There’s all of that in this book, but most of all there’s a rollicking good sci-fi story in the best tradition of Wells or Wyndham. The scientists have the unshakeable belief that the Martians’ advanced scientific skills (as evidenced by their canal-building) prove that they will be more highly evolved in every way than us and will therefore be a peaceful and civilised race. But we, dear readers, have read the books, seen the films, watched as science gets it wrong sometimes…as the climax approaches, the tension rockets…
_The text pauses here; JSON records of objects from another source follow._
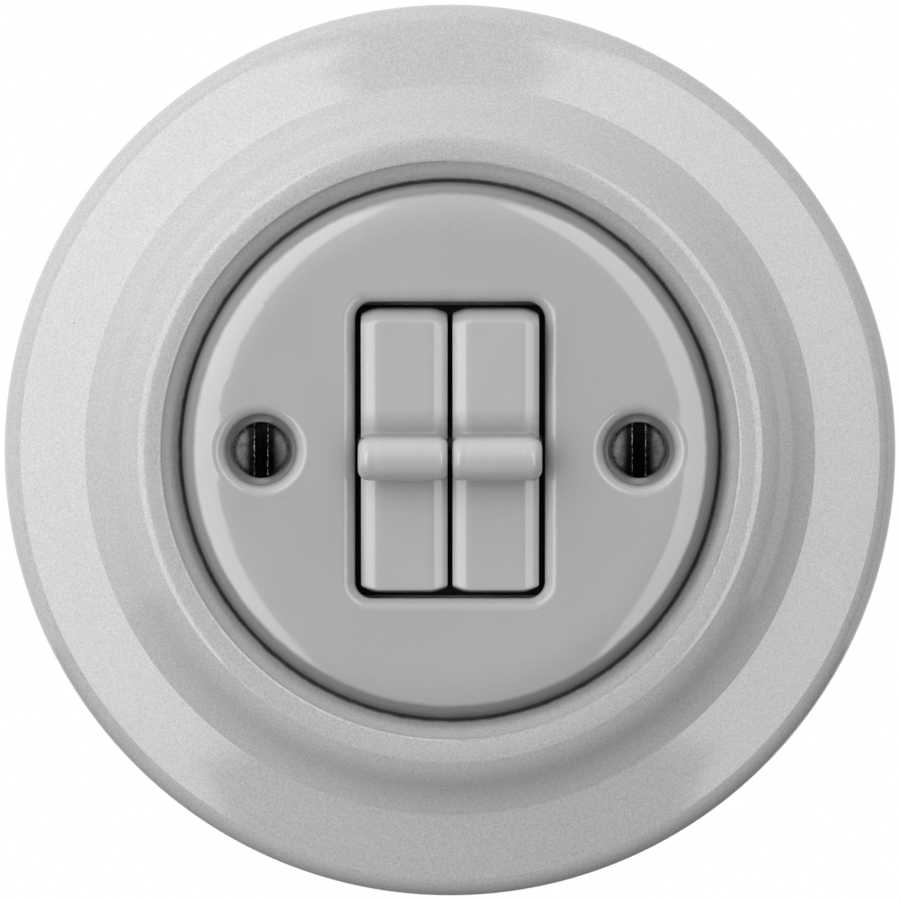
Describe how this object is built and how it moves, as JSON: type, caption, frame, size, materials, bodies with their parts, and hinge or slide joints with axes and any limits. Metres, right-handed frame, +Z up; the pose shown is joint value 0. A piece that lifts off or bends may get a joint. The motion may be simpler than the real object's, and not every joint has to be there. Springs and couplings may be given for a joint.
{
  "type": "double toggle switch",
  "caption": "Round flush wall switch with a moulded glazed ceramic frame, screwed cover disc and a pair of rocking toggle levers over an over-centre snap mechanism.",
  "frame": {"origin": "on the wall plane, at the centre of the round frame", "axes": "-Y out of the wall towards the user, +Z up, +X to the user's right"},
  "size_m": [0.1, 0.0375, 0.1],
  "materials": {
    "frame_glaze": "light grey gloss glaze with fine speckle",
    "cover_glaze": "mid grey gloss glaze",
    "lever_glaze": "mid grey gloss glaze",
    "dark_screw": "dark burnished steel",
    "insulator": "black brown moulded thermosetting plastic",
    "rear_insulator": "cream moulded insulating plastic",
    "lever_plastic": "black plastic",
    "zinc_plate": "zinc plated pressed steel",
    "bright_steel": "ground steel",
    "spring_steel": "drawn wire",
    "contact_brass": "stamped brass",
    "contact_silver": "satin silver",
    "zinc_screw": "zinc plated"
  },
  "bodies": {
    "fixed_parts": {"outer_frame": "frame_glaze", "cover_plate": "cover_glaze", "cover_screws": "dark_screw", "mechanism_base": "insulator", "rear_cover": "rear_insulator", "support_ring": "zinc_plate", "assembly_rivets": "bright_steel", "pivot_pin": "bright_steel", "terminal_screws": "zinc_screw", "common_terminal_left": "contact_brass", "upper_fixed_contact_left": "contact_brass", "lower_fixed_contact_left": "contact_brass", "upper_fixed_button_left": "contact_silver", "lower_fixed_button_left": "contact_silver", "common_terminal_right": "contact_brass", "upper_fixed_contact_right": "contact_brass", "lower_fixed_contact_right": "contact_brass", "upper_fixed_button_right": "contact_silver", "lower_fixed_button_right": "contact_silver"},
    "left_lever": {"lever_left": "lever_glaze", "lever_carrier_left": "lever_plastic", "snap_spring_left": "spring_steel"},
    "left_plunger": {"plunger_left": "contact_brass"},
    "left_rocker": {"contact_rocker_left": "contact_brass", "rocker_buttons_left": "contact_silver"},
    "right_lever": {"lever_right": "lever_glaze", "lever_carrier_right": "lever_plastic", "snap_spring_right": "spring_steel"},
    "right_plunger": {"plunger_right": "contact_brass"},
    "right_rocker": {"contact_rocker_right": "contact_brass", "rocker_buttons_right": "contact_silver"}
  },
  "joints": [
    {"name": "left_lever_rock", "type": "hinge", "parent": "fixed_parts", "child": "left_lever", "pos_m": [-0.00507, -0.009, 0], "axis": [1, 0, 0], "range_deg": [-15, 0]},
    {"name": "left_plunger_slide", "type": "slide", "parent": "left_lever", "child": "left_plunger", "axis": [0, -0.9914, -0.1305], "range_m": [0, 0.0008], "stiffness_N_per_m": 800, "springref_m": -0.003, "deforming": ["snap_spring_left"]},
    {"name": "left_rocker_tilt", "type": "hinge", "parent": "fixed_parts", "child": "left_rocker", "pos_m": [-0.00507, 0.00653, 0], "axis": [1, 0, 0], "range_deg": [0, 16]},
    {"name": "right_lever_rock", "type": "hinge", "parent": "fixed_parts", "child": "right_lever", "pos_m": [0.00507, -0.009, 0], "axis": [1, 0, 0], "range_deg": [-15, 0]},
    {"name": "right_plunger_slide", "type": "slide", "parent": "right_lever", "child": "right_plunger", "axis": [0, -0.9914, -0.1305], "range_m": [0, 0.0008], "stiffness_N_per_m": 800, "springref_m": -0.003, "deforming": ["snap_spring_right"]},
    {"name": "right_rocker_tilt", "type": "hinge", "parent": "fixed_parts", "child": "right_rocker", "pos_m": [0.00507, 0.00653, 0], "axis": [1, 0, 0], "range_deg": [0, 16]}
  ],
  "couplings": [
    {"joint": "left_rocker_tilt", "follows": "left_lever_rock", "ratio": -1.0666},
    {"joint": "right_rocker_tilt", "follows": "right_lever_rock", "ratio": -1.0666}
  ]
}
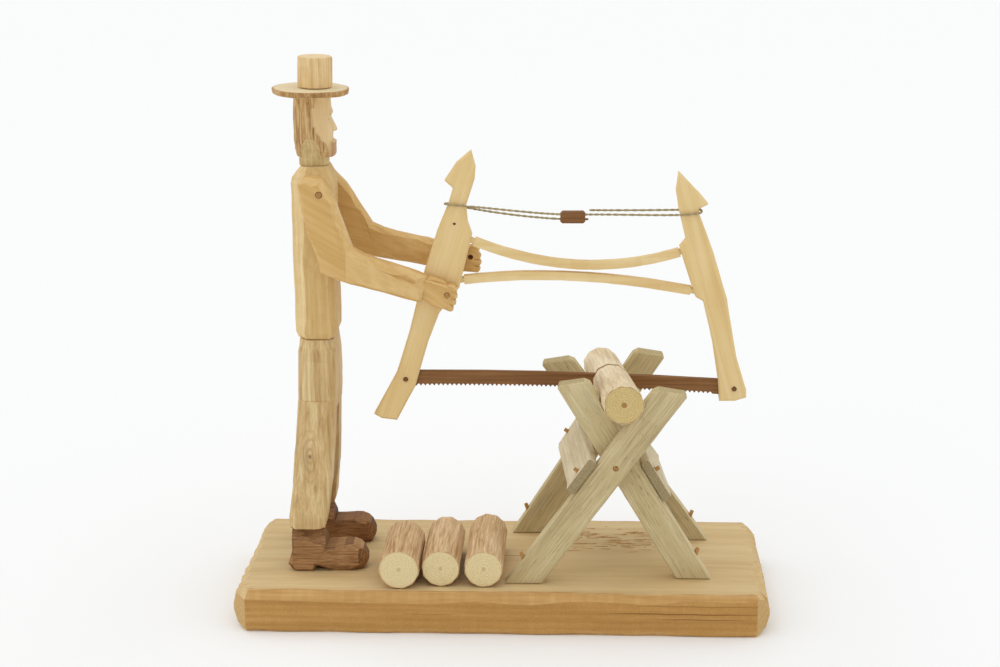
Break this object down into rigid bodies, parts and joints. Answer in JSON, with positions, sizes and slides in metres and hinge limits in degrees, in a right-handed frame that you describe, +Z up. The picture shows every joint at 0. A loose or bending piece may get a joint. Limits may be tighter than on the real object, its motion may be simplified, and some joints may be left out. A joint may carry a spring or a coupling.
{
  "type": "articulated sawyer figure",
  "caption": "Hand-carved wooden figure sawing a log on a sawbuck with a bow saw; the jointed arms and the saw rock together on pegs, with the blade in its kerf.",
  "frame": {"origin": "on the underside of the base board, below its middle", "axes": "+Z up; +X along the board, from the figure to the sawbuck; -Y is the front, the near arm's side"},
  "size_m": [0.307, 0.122, 0.3207],
  "materials": {
    "pale_wood": "whittled limewood, knife facets, matt",
    "face_wood": "whittled limewood, paler, matt",
    "board_wood": "whittled board, worn top, matt",
    "trouser_wood": "stripped branch wood, grey streaks, matt",
    "dark_wood": "stained dark brown, slight sheen",
    "weathered_wood": "grey weathered board, matt",
    "bark": "thin brown bark with a bare sawn end",
    "peeled_wood": "peeled round wood with a bare sawn end",
    "peg_wood": "round wooden pegs, matt",
    "cord_fibre": "split root cord, matt"
  },
  "bodies": {
    "stand": {"base_board": "board_wood", "near_boot": "dark_wood", "far_boot": "dark_wood", "trousers": "trouser_wood", "waist_dowel": "peg_wood", "torso": "pale_wood", "neck_dowel": "peg_wood", "head": "face_wood", "hat_brim": "pale_wood", "hat_crown": "pale_wood", "shoulder_dowel": "peg_wood", "sawn_log": "bark", "cut_log_left": "peeled_wood", "cut_log_middle": "peeled_wood", "cut_log_right": "peeled_wood", "front_rising_leg": "weathered_wood", "front_rising_foot_peg": "peg_wood", "front_falling_leg": "weathered_wood", "front_falling_foot_peg": "peg_wood", "front_crossing_peg": "peg_wood", "left_board_front_peg": "peg_wood", "right_board_front_peg": "peg_wood", "rear_rising_leg": "weathered_wood", "rear_rising_foot_peg": "peg_wood", "rear_falling_leg": "weathered_wood", "rear_falling_foot_peg": "peg_wood", "rear_crossing_peg": "peg_wood", "left_board_rear_peg": "peg_wood", "right_board_rear_peg": "peg_wood", "left_side_board": "weathered_wood", "right_side_board": "weathered_wood"},
    "near_arm": {"near_arm": "pale_wood", "near_hand_peg": "peg_wood"},
    "far_arm": {"far_arm": "pale_wood"},
    "saw": {"left_cheek": "pale_wood", "right_cheek": "pale_wood", "upper_stretcher": "pale_wood", "lower_stretcher": "pale_wood", "saw_blade": "dark_wood", "left_blade_pin": "peg_wood", "right_blade_pin": "peg_wood", "tension_cord": "cord_fibre", "toggle": "dark_wood"}
  },
  "joints": [
    {"name": "near_shoulder", "type": "hinge", "parent": "stand", "child": "near_arm", "pos_m": [-0.1005, 0.002, 0.24705], "axis": [0, -1, 0], "range_deg": [-5, 8]},
    {"name": "far_shoulder", "type": "hinge", "parent": "stand", "child": "far_arm", "pos_m": [-0.1005, 0.002, 0.24705], "axis": [0, -1, 0], "range_deg": [-6, 9]},
    {"name": "near_wrist", "type": "hinge", "parent": "near_arm", "child": "saw", "pos_m": [-0.031, 0.002, 0.18615], "axis": [0, -1, 0], "range_deg": [-15, 10]}
  ],
  "couplings": [
    {"joint": "far_shoulder", "follows": "near_shoulder", "ratio": 1},
    {"joint": "near_wrist", "follows": "near_shoulder", "ratio": -1.747}
  ]
}
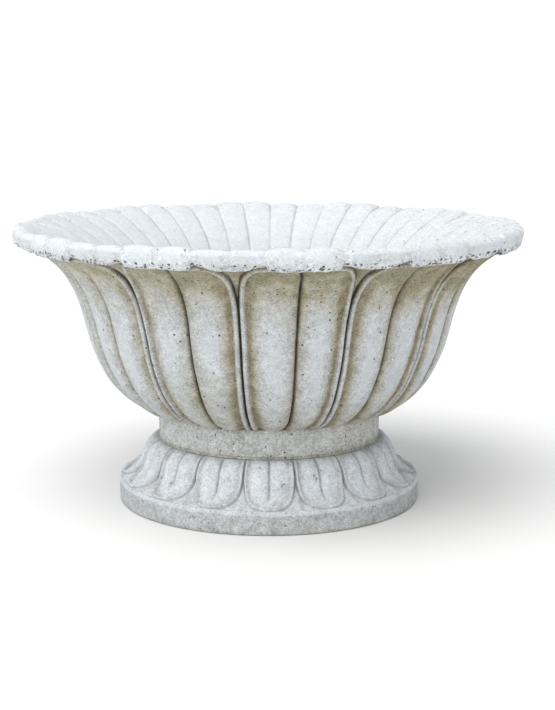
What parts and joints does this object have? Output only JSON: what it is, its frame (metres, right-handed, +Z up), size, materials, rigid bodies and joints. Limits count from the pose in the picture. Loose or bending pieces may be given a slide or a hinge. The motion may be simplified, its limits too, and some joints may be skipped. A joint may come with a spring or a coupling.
{
  "type": "urn planter",
  "caption": "Wide round lotus urn planter: petalled bowl with scalloped rolled lip and plain neck, bedded on a separate leaf-carved round foot, with a drain through the floor.",
  "frame": {"origin": "centre of the foot's underside, at the ground", "axes": "+Z up along the urn's axis; -Y towards the petal seam that is azimuth 0"},
  "size_m": [0.898, 0.898, 0.5],
  "materials": {
    "bowl_stone": "weathered cast stone, matt, pitted, stained in the hollows",
    "foot_stone": "weathered cast stone, matt, sanded",
    "mortar": "dirty bedding mortar, rough",
    "sleeve": "grey rigid plastic pipe",
    "dowel_steel": "stainless bar"
  },
  "bodies": {
    "root": {"bowl": "bowl_stone", "base": "foot_stone", "mortar_bed": "mortar", "drain_sleeve": "sleeve", "dowel_1": "dowel_steel", "dowel_2": "dowel_steel", "dowel_3": "dowel_steel"}
  },
  "joints": []
}
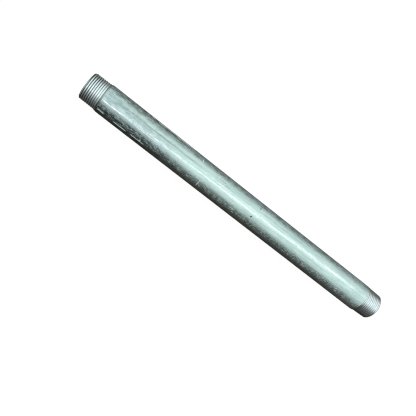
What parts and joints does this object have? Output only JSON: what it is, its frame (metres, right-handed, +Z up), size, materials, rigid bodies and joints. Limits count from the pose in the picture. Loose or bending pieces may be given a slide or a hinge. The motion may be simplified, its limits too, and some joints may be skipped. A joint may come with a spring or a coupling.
{
  "type": "threaded pipe nipple",
  "caption": "Long galvanised steel pipe nipple: a seam-welded tube with a right-hand taper pipe thread cut on each end, for joining two threaded fittings a fixed distance apart.",
  "frame": {"origin": "middle of the pipe's length, on its axis", "axes": "+X along the pipe, towards the end where the zinc's edge is out of square; +Z up, with the pipe lying level"},
  "size_m": [0.4064, 0.0338, 0.0338],
  "materials": {
    "bare_steel": "freshly cut threads, bright, with fine tool marks",
    "weld_metal": "trimmed weld flash, dull and galvanised over",
    "galvanised_outside": "hot-dip zinc, wiped, semi-gloss, mottled, faintly green",
    "galvanised_inside": "hot-dip zinc, matt and lumpy"
  },
  "bodies": {
    "root": {"steel_pipe": "bare_steel", "weld_bead": "weld_metal", "outer_zinc_coating": "galvanised_outside", "inner_zinc_coating": "galvanised_inside"}
  },
  "joints": []
}
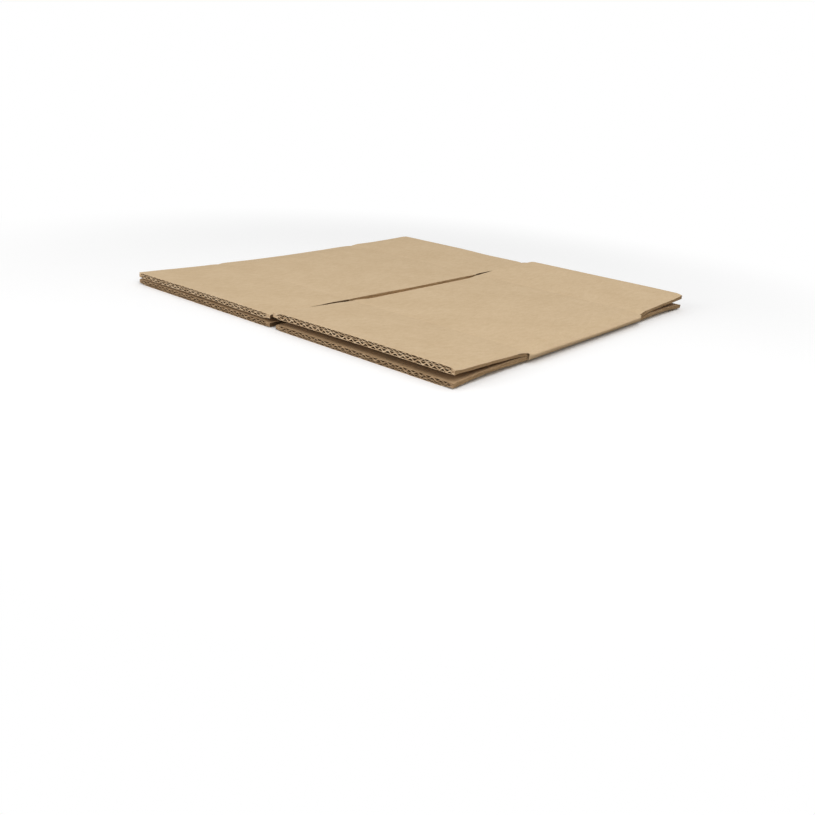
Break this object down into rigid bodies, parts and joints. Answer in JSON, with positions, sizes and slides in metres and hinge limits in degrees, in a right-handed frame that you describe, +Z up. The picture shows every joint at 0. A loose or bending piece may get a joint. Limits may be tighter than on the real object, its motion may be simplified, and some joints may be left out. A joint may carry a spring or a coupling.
{
  "type": "flattened cardboard box",
  "caption": "Square double-wall corrugated carton folded flat, with a glued joint, open fluted edges and slotted end flaps that lift at their score lines.",
  "frame": {"origin": "centre of the flattened carton's bounding box, on the surface that it lies on", "axes": "+Z up through the two layers of board; X from the left folded edge to the right one; Y along the flutes, with the near flaps at -Y and the far flaps at +Y"},
  "size_m": [0.406, 0.4092, 0.0173],
  "materials": {
    "kraft_board": "matte brown kraft paper"
  },
  "bodies": {
    "sleeve": {"sleeve": "kraft_board"},
    "near_left_flap": {"near_left_flap": "kraft_board"},
    "near_right_flap": {"near_right_flap": "kraft_board"},
    "far_left_flap": {"far_left_flap": "kraft_board"},
    "far_right_flap": {"far_right_flap": "kraft_board"}
  },
  "joints": [
    {"name": "near_left_score", "type": "hinge", "parent": "sleeve", "child": "near_left_flap", "pos_m": [-0.10113, -0.1035, 0.0111], "axis": [-1, 0, 0], "range_deg": [0, 165]},
    {"name": "near_right_score", "type": "hinge", "parent": "sleeve", "child": "near_right_flap", "pos_m": [0.09963, -0.1035, 0.0111], "axis": [-1, 0, 0], "range_deg": [-2.6, 162.4]},
    {"name": "far_left_score", "type": "hinge", "parent": "sleeve", "child": "far_left_flap", "pos_m": [-0.10113, 0.1035, 0.0111], "axis": [1, 0, 0], "range_deg": [-1.3, 163.7]},
    {"name": "far_right_score", "type": "hinge", "parent": "sleeve", "child": "far_right_flap", "pos_m": [0.09963, 0.1035, 0.0111], "axis": [1, 0, 0], "range_deg": [-3.5, 161.5]}
  ]
}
Superbly written, the prose is pared back to the bone with every word precisely placed to create an atmospheric, sometimes poetic, and entirely absorbing narrative. Even the geometry becomes magical in this author’s gifted hands as the red planet reprises its eternal sci-fi role as a place of mystery and wonder. An unexpected delight.

NB This book was provided for review by the publisher.